▶ WHAT THE TASK ASKS:
Where the data below has the string "from", return the whole line.

▶ RECORDS SUPPLIED:
|---|

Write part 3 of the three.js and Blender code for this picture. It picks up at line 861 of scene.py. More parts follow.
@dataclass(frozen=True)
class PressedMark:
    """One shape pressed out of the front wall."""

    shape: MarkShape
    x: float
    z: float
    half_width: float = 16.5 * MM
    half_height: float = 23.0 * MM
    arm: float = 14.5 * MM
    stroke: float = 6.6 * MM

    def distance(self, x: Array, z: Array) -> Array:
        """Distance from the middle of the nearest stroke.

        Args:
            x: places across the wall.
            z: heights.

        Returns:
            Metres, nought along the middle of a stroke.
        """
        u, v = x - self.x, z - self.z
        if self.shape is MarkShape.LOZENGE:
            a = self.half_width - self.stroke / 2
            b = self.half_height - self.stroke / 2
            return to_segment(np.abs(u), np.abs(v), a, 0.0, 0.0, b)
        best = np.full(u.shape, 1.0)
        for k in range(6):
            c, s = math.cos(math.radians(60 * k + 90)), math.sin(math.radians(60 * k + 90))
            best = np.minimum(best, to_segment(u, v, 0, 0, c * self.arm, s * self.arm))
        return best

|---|

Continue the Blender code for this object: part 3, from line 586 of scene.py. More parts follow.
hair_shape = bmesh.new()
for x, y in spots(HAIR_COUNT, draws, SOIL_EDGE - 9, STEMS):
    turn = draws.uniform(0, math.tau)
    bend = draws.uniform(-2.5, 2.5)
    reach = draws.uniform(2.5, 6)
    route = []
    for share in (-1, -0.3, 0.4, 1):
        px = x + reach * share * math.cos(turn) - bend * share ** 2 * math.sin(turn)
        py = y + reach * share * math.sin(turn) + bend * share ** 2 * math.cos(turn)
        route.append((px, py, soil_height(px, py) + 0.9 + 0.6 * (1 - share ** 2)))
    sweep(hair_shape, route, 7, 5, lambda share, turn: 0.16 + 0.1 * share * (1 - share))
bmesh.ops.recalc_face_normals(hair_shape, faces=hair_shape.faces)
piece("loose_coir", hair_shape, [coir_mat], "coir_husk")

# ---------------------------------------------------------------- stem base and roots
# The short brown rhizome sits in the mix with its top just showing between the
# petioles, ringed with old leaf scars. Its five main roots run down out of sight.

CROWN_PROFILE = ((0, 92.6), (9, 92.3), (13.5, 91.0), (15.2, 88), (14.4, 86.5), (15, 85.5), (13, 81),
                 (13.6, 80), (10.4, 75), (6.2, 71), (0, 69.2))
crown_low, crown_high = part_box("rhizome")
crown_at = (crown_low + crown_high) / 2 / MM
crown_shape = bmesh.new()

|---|

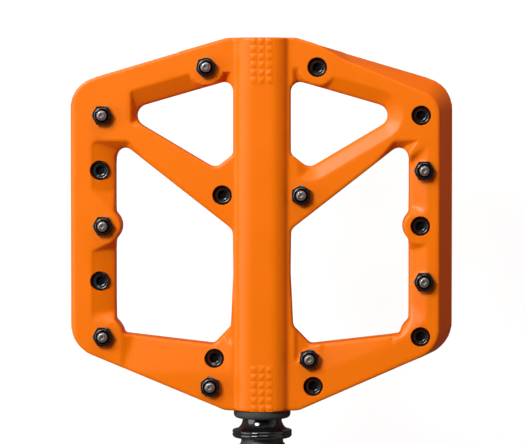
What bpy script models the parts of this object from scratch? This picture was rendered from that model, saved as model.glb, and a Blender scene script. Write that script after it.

|---|

▶ COMPLETED EXERCISE:
        """Distance from the middle of the nearest stroke.
Continue the Blender code for this object: part 3, from line 586 of scene.py. More parts follow.
What bpy script models the parts of this object from scratch? This picture was rendered from that model, saved as model.glb, and a Blender scene script. Write that script after it.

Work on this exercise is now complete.